Host-defense activities of cyclotides

Abstract

Cyclotides are plant mini-proteins whose natural function is thought to be to protect plants from pest or pathogens, particularly insect pests. They are approximately 30 amino acids in size and are characterized by a cyclic peptide backbone and a cystine knot arrangement of three conserved disulfide bonds. This article provides an overview of the reported pesticidal or toxic activities of cyclotides, discusses a possible common mechanism of action involving disruption of biological membranes in pest species, and describes methods that can be used to produce cyclotides for potential applications as novel pesticidal agents.

Keywords: circular protein; cyclic peptide; cyclotide; cystine knot; insecticide; kalata B1.

Figure 1

Schematic illustration of (a) the sequence and (b) the structure of the prototypical cyclotide, kalata B1 showing the head-to-tail cyclic backbone and six conserved cysteine residues (numbered using Roman numerals) that are connected together in a I–IV, II–V and III–VI connectivity leading to a cystine knot [15]. This connectivity has been established by a range of chemical and NMR methods [16,17]. The structure folds up into a compact three-dimensional shape that contains a β-sheet motif (indicated by the broad arrows) as well as a series of turns.
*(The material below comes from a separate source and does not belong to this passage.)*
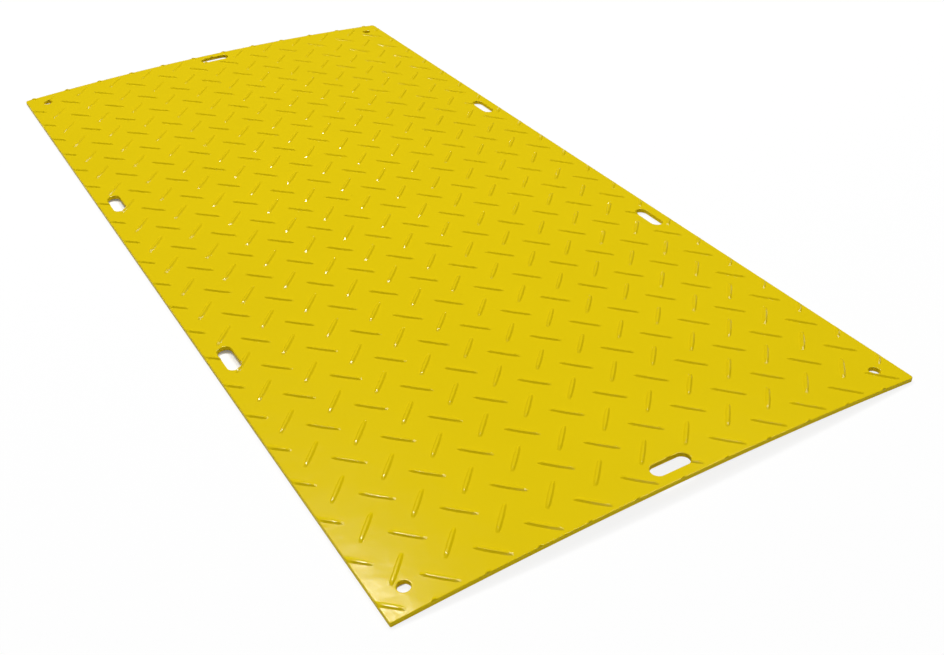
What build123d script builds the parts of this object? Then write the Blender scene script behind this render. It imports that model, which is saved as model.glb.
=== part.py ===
from build123d import *
import os
from math import cos, degrees, sin

os.makedirs("parts", exist_ok=True)

# Ground protection mat: one moulded polyethylene sheet.
# Millimetres. X runs across the sheet, Y along it, Z up from the floor.
# The sheet is slightly crowned: it stands on its two long edges.

# Sheet
sheet_width = 1220.0            # measured along the curve of the underside
sheet_length = 2440.0
sheet_thickness = 10.0          # without the tread
crown_radius = 8900.0           # radius of the underside
corner_radius = 9.0             # three of the corners
square_corner_radius = 2.5      # the near left corner is left almost square
upper_arris = 1.5               # chamfer of the upper edges of the outline

# Hand-hold slots
slot_length = 90.0
slot_width = 32.0
side_slot_inset = 44.0          # centre line to the long edge
side_slot_spacing = 808.0       # between the two slots of one long side
end_slot_inset = 42.0           # centre line to the short edge

# Corner holes for ties, pegs or connectors
hole_diameter = 25.0
hole_side_inset = 56.0          # centre to the long edge
hole_end_inset = 56.0           # centre to the short edge

# Tread: two crossing families of raised lens-shaped bars
bar_length = 74.0
bar_width = 12.5
bar_height = 3.4
bar_shoulder_length = 28.0      # the middle stretch that has the full width
bar_flank_angle = 45.0          # slope of the sides, from the vertical
bar_pitch_across = 104.7
bar_pitch_along = 115.0
bar_turn = 45.0                 # angle of each family to the length
falling_start_across = 29.5     # centre of one bar of the falling family
falling_start_along = -32.0

# How far a bar is rooted in the sheet, and where its foot straightens
bar_root = 3.0
bar_foot = 0.5
smallest_bar = 0.20             # share of a bar below which a trimmed scrap is left out

half_width = sheet_width / 2
half_length = sheet_length / 2
floor_drop = crown_radius * cos(half_width / crown_radius)


def on_sheet(across, along, turn=0.0):
    """A place on the upper face: across is measured along the curve."""
    tilt = degrees(across / crown_radius)
    lift = Location((0, 0, -floor_drop))
    swing = Location((0, 0, 0), (0, tilt, 0))
    out = Location((0, along, crown_radius + sheet_thickness), (0, 0, turn))
    return lift * swing * out


def section_point(across, height):
    """A point of the section, at a height above the underside."""
    r = crown_radius + height
    return (r * sin(across / crown_radius), r * cos(across / crown_radius) - floor_drop)


# The crown's upper face is drawn in flat strips, one under each column of bars
strip = bar_pitch_across / 2
strip_edges = [falling_start_across + (k + 0.5) * strip for k in range(-40, 40)]
strip_edges = [across for across in strip_edges if abs(across) < half_width - strip / 4]


def uprights(block, top):
    """The four short corner edges of the arched block."""
    return [e for e in block.edges() if e.length < 2 * top and abs((e @ 0).Z - (e @ 1).Z) > top / 2]


def arched_block(top):
    """The crowned section from the underside up to a height above it, at full length."""
    under = ThreePointArc(
        section_point(-half_width, 0), section_point(0, 0), section_point(half_width, 0)
    )
    right = Line(section_point(half_width, 0), section_point(half_width, top))
    over = Polyline([section_point(across, top) for across in [half_width] + strip_edges[::-1] + [-half_width]])
    left = Line(section_point(-half_width, top), section_point(-half_width, 0))
    section = Plane.XZ * make_face([under, right, over, left])
    block = extrude(section, half_length, both=True)
    near_left = [e for e in uprights(block, top) if (e @ 0).X < 0 and (e @ 0).Y < 0]
    block = fillet(near_left, square_corner_radius)
    others = [e for e in uprights(block, top) if (e @ 0).X > 0 or (e @ 0).Y > 0]
    return fillet(others, corner_radius)


def outline_edges(block):
    """The upper edges of the outline, where the upper face meets the sides."""
    steep = [face for face in block.faces() if face.normal_at().Z < 0.5]
    upper = [face for face in block.faces() if face.normal_at().Z > 0.9]
    edges = [edge for face in upper for edge in face.edges()]
    return [edge for edge in edges if min(face.distance_to(edge @ 0.5) for face in steep) < 0.001]


# Openings, as cutters that pass right through
side_across = half_width - side_slot_inset
end_along = half_length - end_slot_inset
hole_across = half_width - hole_side_inset
hole_along = half_length - hole_end_inset
slot_outline = SlotOverall(slot_length, slot_width)
slot_cutter = extrude(slot_outline, 2 * sheet_thickness, both=True)
hole_cutter = extrude(Circle(hole_diameter / 2), 2 * sheet_thickness, both=True)
cutters = []
for side in (-1, 1):
    for end in (-1, 1):
        cutters.append(on_sheet(side * side_across, end * side_slot_spacing / 2, 90) * slot_cutter)
        cutters.append(on_sheet(side * hole_across, end * hole_along) * hole_cutter)
for end in (-1, 1):
    cutters.append(on_sheet(0, end * end_along) * slot_cutter)

blank = arched_block(sheet_thickness)
sheet = chamfer(outline_edges(blank), upper_arris) - cutters

# One tread bar: a low lens with flat top, sloping flanks and a straight root
half = bar_length / 2
shoulder = bar_shoulder_length / 2
wide = bar_width / 2
lens = make_face(
    Polyline(
        (-half, 0),
        (-shoulder, -wide),
        (shoulder, -wide),
        (half, 0),
        (shoulder, wide),
        (-shoulder, wide),
        close=True,
    )
)
crest = extrude(lens, bar_height + bar_foot, taper=bar_flank_angle)
root = extrude(lens, bar_foot - bar_root)
bar = Location((0, 0, -bar_foot)) * (crest + root)

# The tread runs out over every edge and opening, so the bars there are cut flush
envelope = arched_block(sheet_thickness + 2 * bar_height) - cutters
reach = bar_length / 2
slots_at = [(side * side_across, end * side_slot_spacing / 2) for side in (-1, 1) for end in (-1, 1)]
slots_at += [(0, end * end_along) for end in (-1, 1)]
holes_at = [(side * hole_across, end * hole_along) for side in (-1, 1) for end in (-1, 1)]


def near_opening(across, along):
    """Whether a bar could meet a slot or a hole."""
    for x, y in slots_at:
        if abs(across - x) < reach + slot_length / 2 and abs(along - y) < reach + slot_length / 2:
            return True
    for x, y in holes_at:
        if abs(across - x) < reach + hole_diameter / 2 and abs(along - y) < reach + hole_diameter / 2:
            return True
    return False


bars = []
families = (
    (falling_start_across, falling_start_along, -bar_turn),
    (
        falling_start_across + bar_pitch_across / 2,
        falling_start_along + bar_pitch_along / 2,
        bar_turn,
    ),
)
columns = int(sheet_width / bar_pitch_across) + 2
rows = int(sheet_length / bar_pitch_along) + 2
for start_across, start_along, turn in families:
    for i in range(-columns, columns):
        for j in range(-rows, rows):
            across = start_across + i * bar_pitch_across
            along = start_along + j * bar_pitch_along
            over_side = abs(across) + reach > half_width
            over_end = abs(along) + reach > half_length
            if abs(across) > half_width + reach or abs(along) > half_length + reach:
                continue
            placed = on_sheet(across, along, turn) * bar
            if over_side or over_end or near_opening(across, along):
                clipped = placed & envelope
                pieces = clipped.solids() if clipped is not None else []
                # A scrap of a bar, such as a tip alone, was lost when the edge was trimmed
                bars += [piece for piece in pieces if piece.volume > smallest_bar * bar.volume]
            else:
                bars.append(placed)

mat = sheet + bars
export_step(mat, "parts/mat.step")
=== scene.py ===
import math

import bpy
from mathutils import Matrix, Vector
from mathutils.bvhtree import BVHTree
from mathutils.geometry import delaunay_2d_cdt
from mathutils.interpolate import poly_3d_calc


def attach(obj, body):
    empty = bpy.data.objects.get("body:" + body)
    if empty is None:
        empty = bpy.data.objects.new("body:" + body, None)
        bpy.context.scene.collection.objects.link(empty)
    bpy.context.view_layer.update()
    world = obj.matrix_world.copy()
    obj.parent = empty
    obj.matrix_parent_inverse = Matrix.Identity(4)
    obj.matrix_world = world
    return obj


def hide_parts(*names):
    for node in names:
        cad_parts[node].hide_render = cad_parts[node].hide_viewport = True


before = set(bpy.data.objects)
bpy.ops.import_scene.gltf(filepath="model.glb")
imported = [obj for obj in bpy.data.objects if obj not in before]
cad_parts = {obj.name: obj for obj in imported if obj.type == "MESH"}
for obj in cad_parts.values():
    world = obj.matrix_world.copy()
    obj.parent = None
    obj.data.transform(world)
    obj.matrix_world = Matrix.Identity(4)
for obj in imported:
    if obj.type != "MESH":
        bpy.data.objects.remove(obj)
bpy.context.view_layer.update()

# Ground protection mat, moulded in one piece from yellow polyethylene. Lengths are in metres.
# The sheet is drawn flat, in distances across and along it, and then laid over its crown.
MM = 0.001

# Sheet
SHEET_WIDTH = 1220 * MM
SHEET_LENGTH = 2440 * MM
SHEET_THICKNESS = 10 * MM
CROWN_RADIUS = 8900 * MM
CORNER_RADIUS = 9 * MM
SQUARE_CORNER_RADIUS = 2.5 * MM      # the near left corner alone
ARRIS_RADIUS = 2.3 * MM              # rounding of every upper edge
ARRIS_STEPS = 8
ARRIS_MARGIN = 1 * MM                # one more ring of points lies this far inland of the rounding
UNDER_CHAMFER = 0.9 * MM

# Hand slots and corner holes
SLOT_LENGTH = 90 * MM
SLOT_WIDTH = 32 * MM
SIDE_SLOT_INSET = 44 * MM
SIDE_SLOT_SPACING = 808 * MM
END_SLOT_INSET = 42 * MM
HOLE_DIAMETER = 25 * MM
HOLE_INSET = 56 * MM                 # centre to both edges

# Tread bars
BAR_PITCH_ACROSS = 104.7 * MM
BAR_PITCH_ALONG = 115 * MM
BAR_TURN = math.radians(47)
FALLING_START = (29.5 * MM, -32 * MM)
BAR_COLUMNS = 13                     # of each family, enough to run out past every edge
BAR_ROWS = 23
RING_POINTS = 10
RING_SQUARENESS = 3.2                # 2 is an ellipse; more gives fuller sides and blunter ends
# The rings of a bar, from the outside in: half length, half width, height above the face
SWELL_RING = (42.5 * MM, 9.5 * MM, 0)
FOOT_RING = (37.6 * MM, 5.9 * MM, 0.05 * MM)
FLANK_RING = (33.5 * MM, 3.8 * MM, 1.5 * MM)
CREST_RING = (28.5 * MM, 2.2 * MM, 2.9 * MM)
CREST_TOP = 3 * MM                   # at the middle of the crest, which is a little rounded across
CREST_INNER = (0.88, 0.45)           # its innermost ring, as shares of the crest's length and width
CREST_LEVEL = 10 * MM                # half the level stretch of the crest
CREST_RADIUS = 900 * MM              # from there it falls in a long arc, and then down to the tip
SIDE_FADE = 8 * MM                   # the bars sink into the long edges over this distance
END_FADE = 2.5 * MM                  # and into the short ones over this one

# Points of the mesh
CORNER_STEPS = 4                     # straight stretches in a rounded corner
OPENING_STEPS = 24                   # points round an opening
LEAST_REACH = 0.02 * MM              # a corner's ring is never drawn in to one point
RING_SLACK = 0.5 * MM                # more than the straight stretches of a ring stray from its curve
RING_SPACING = BAR_PITCH_ACROSS / 4  # longest stretch of a ring, and the grid's spacing across
GRID_ALONG = BAR_PITCH_ALONG / 2
GRID_TO_EDGE = 6 * MM                # the grid keeps this far from every edge
GRID_TO_BAR = 2 * MM                 # and this far from the bars
ON_BAR = 0.01 * MM                   # a place this near a bar's outline counts as on it
MERGED = 0.002 * MM                  # points nearer than this become one
SLOPE_PROBE = 0.05 * MM              # half the distance over which the way inland is measured
SHARP_TURN = math.radians(12)        # faces that turn more than this meet in a sharp edge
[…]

The backbone segments between cysteine residues are referred to as loops and are numbered 1–6. Some loops, e.g. loops 1 and 4, are relatively highly conserved, whereas others are typically hypervariable in cyclotides from different plants, leading to the description of cyclotides as a natural combinatorial template [18]; (c) Space-filling view of the surface of kalata B1 showing the location of a surface-exposed patch of hydrophobic residues.

Figure 2

Schematic illustration of the architecture of cyclotide precursor proteins from the Violaceae and Rubiaceae. They comprise an ER signal sequence, an N-terminal prodomain, the mature peptide sequence and a C-terminal pro-peptide. Some precursors contain multiple copies (i.e., up to three copies) of the cyclotide domain flanked by short pro-peptide regions. Recent studies of cyclotides from the Fabaceae family have suggested that they are produced from what appears to be an ancestral albumin gene [20,52], suggesting that plants have evolved several alternative mechanisms for the biosynthesis of cyclotides.

Figure 3

Schematic illustration of studies done to establish membrane binding of cyclotides. Panel (a) shows preferred binding mode of kalata B1 to DPC micelles as deduced from NMR studies, indicating binding via the hydrophobic patch [78,80]; (b) shows vesicle leakage studies in which the addition of cyclotides to phospholipid vesicles causes leakage of vesicle contents in a dose dependent manner, with differential effects for different lipid compositions made up of palmitoyloleoylethanolamine (POPC), palmitoyloleoylethanolamine (POPE), cholesterol (Chol) and sphingomyelin (SM) [83]; (c) shows surface plasmon resonance studies indicating preferential binding to PE compared to PC lipids [83].

Figure 4

Schematic illustration of synthetic chemical approach for the production of cyclotides. The peptide chain is assembled using solid phase peptide chemistry (SPPS) with the C-terminal residue (aa₁) linked to the resin using a thioester linker. Amino acids are added sequentially and the chain completed with an N-terminal cysteine. Since cyclotides contain six cysteines there are thus six possible linear cyclotide designs that could be used to produce a given cyclotide [87]. The linear cyclotide is cleaved from the solid-phase resin under acidic conditions. Cyclization occurs under basic conditions through a trans-esterification reaction and spontaneous S, N-acyl shift.